Grant, a Platonist philosopher of religion, believed that a form of political loyalty is necessary for the good life; it is an allegiance that draws the individual out of himself toward a higher good. But Canada was in danger, as were all other nations, of being absorbed into a homogenizing super-state. This homogenization was being achieved by the proliferation of technology: because technology encourages the achievement of desires, it trained the mind to value will over anything else, including any political or moral boundaries, which Grant called the essence of "liberalism": a belief that individual liberty is the highest good. Thus, a liberal cosmopolitanism was eroding all sense of national loyalty in favor of a globalism that would necessarily be a Huxleyan tyranny and would make the good life impossible.
The only way to arrest this technological homogenization, Grant believed, was through a level of government control of the economy to stop the effects of global capitalism, and this was something the Conservative Party of Canada had once held to.

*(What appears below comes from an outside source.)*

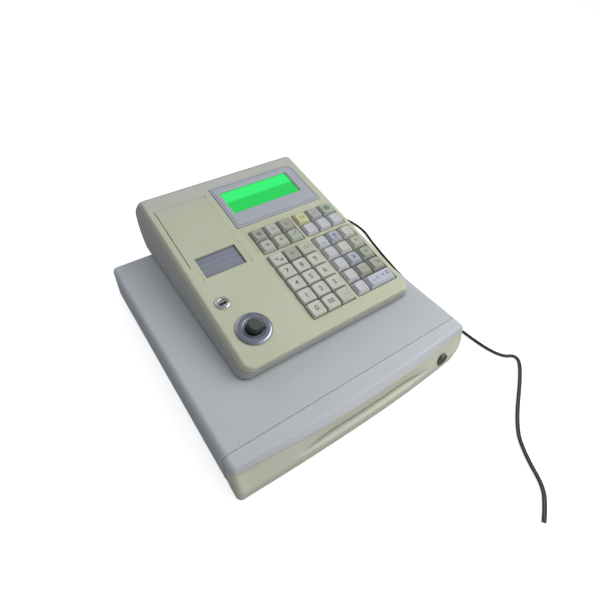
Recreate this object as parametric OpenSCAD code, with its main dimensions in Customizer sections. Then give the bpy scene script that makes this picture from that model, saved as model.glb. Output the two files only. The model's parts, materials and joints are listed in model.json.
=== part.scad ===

When Canada first came into existence, the Conservatives implemented a protectionist National Policy, applying high tariffs on imported goods in order to protect Canadian industry. This policy was gutted by the Liberals, and eventually, much to Grant's chagrin, "conservatives" began to adapt free-market dogma (which was really right-wing liberalism) instead of historic Toryism.
III.
We will come back to the National Policy, but for now it is worth stressing that Grant did indeed represent an older conservatism. Ralph Nader has chronicled the anti-capitalism of the early American conservative movement, such as the Southern Agrarians. Notably, Nader has also said some approving things about Trump for standing athwart the capitalist establishment.
Mainstream conservatism ended up rejecting this kind of Luddite nostalgia. William F. Buckley, Jr. himself, quoting Whittaker Chambers, remarked that a conservatism that rejects industrialism in the age of the machine is little more than "literary whimsy." Moreover, this kind of localist, anti-capitalist rhetoric was admittedly used as justification for fascism and anti-Semitism. But identifying Trump as a fascist is approaching him from the wrong angle. There is a precedent for his thinking much closer to home.
The National Policy of Canada took its influence from the "National System" or the "American System," or what used to be called the American School of Economics, since it was the economic program that dominated the country until the 1970s. To summarize this system, America's strength and independence should be assured by a strong, well equipped standing army, by protective tariffs, and by subsidies into roads and canals. All of this was inspired by the German economist Friedrich List, who rejected Adam Smith's economic philosophy of individual interest in favor of a philosophy of national or communal interest.
Now, this is almost exactly Trump's platform, and it is exactly why he is denounced as a bad conservative: because of all the spending he is proposing, for following List rather than Smith. Obviously, strengthening the military is a prominent aspect of his platform, but less well-reported on are his suggestion of tariffs to protect American industry and his intention to increase spending on infrastructure. Moreover, he wishes to subsidize American industries such as ethanol, completely counter to the ruthless logic of the free market, simply because it is American. This is how Trump's now iconic slogan must be understood; this is the perceived one-time greatness of America he wishes to restore.
V.
It must be said frankly that the instincts behind Trump's policies and the instincts behind the Trump phenomenon have to be distinguished. Timothy Cardinal Dolan is certainly correct when he recognizes aspects of the old anti-Catholic American nativism flaring up amongst the fervor of Trump's supporters.
But they must be distinguished from Trump himself, who, it should be noted, has appointed two Catholics, Steven K. Bannon and Kellyanne Conway, to run his campaign. Moreover, not only is Trump in favor of legal immigration, but beneath his smouldering rhetoric against all the criminality illegal immigration ushers in (understandable when one considers MS-13), he has advocated a plan whereby undocumented immigrants, upon being deported, would have a fast-tracked reapplication process. Trump thus defends a "path to citizenship" not dissimilar to the policy of "earned legalization" advocated by the U.S. Catholic bishops, who, in their words, "accept the legitimate role of the U.S. government in intercepting unauthorized migrants who attempt to travel to the United States."
VI.
None of this is an endorsement of Trump; none of this is a defense of any of these policies. But it is important for self-identified conservatives, especially those who are baffled by conservative support for Trump, to understand the intellectual and philosophical heritage that gave rise to his campaign and his candidacy.
It may be surprising that in this time of fierce social conflict, the Republicans did not gravitate toward a conventional culture warrior like Ted Cruz, and many are flabbergasted that Evangelicals seem to be flocking to a crude, multiply divorced media mogul like Trump (forgetting, perhaps, that the Bible is full of examples of morally compromised leaders who nevertheless accomplish great things). But someone like George Grant gives us an insight into a sentiment that holds that traditional morality cannot be preserved if the tradition-bearing community is not. It is clear that, to many, the appeal of Trump is that they think he will protect that community.
Say what you will about that belief, but it is certainly conservative.